» TASK INSTRUCTIONS
Filter the data for lines with the word "joints", then copy every line so identified.

» SOURCE MATERIAL
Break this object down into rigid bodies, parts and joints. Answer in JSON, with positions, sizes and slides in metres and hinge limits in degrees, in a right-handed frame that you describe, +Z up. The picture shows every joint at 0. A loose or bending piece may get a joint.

* * *

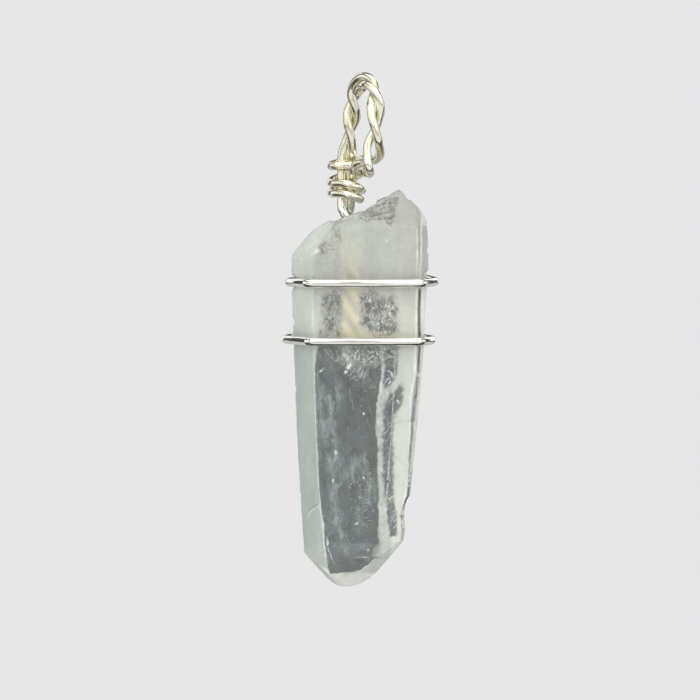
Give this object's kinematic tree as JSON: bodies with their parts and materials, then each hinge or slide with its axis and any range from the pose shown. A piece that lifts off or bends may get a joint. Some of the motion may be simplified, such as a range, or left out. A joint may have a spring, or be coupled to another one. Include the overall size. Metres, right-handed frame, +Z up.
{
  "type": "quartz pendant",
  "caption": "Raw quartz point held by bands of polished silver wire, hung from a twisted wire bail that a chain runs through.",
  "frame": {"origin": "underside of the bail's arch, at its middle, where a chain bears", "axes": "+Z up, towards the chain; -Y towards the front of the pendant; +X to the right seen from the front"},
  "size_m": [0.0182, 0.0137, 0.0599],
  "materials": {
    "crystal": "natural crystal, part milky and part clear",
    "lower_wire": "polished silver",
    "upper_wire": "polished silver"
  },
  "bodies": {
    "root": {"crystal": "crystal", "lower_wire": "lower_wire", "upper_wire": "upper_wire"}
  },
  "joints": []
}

» COMPLETED EXERCISE
Break this object down into rigid bodies, parts and joints. Answer in JSON, with positions, sizes and slides in metres and hinge limits in degrees, in a right-handed frame that you describe, +Z up. The picture shows every joint at 0. A loose or bending piece may get a joint.
  "joints": []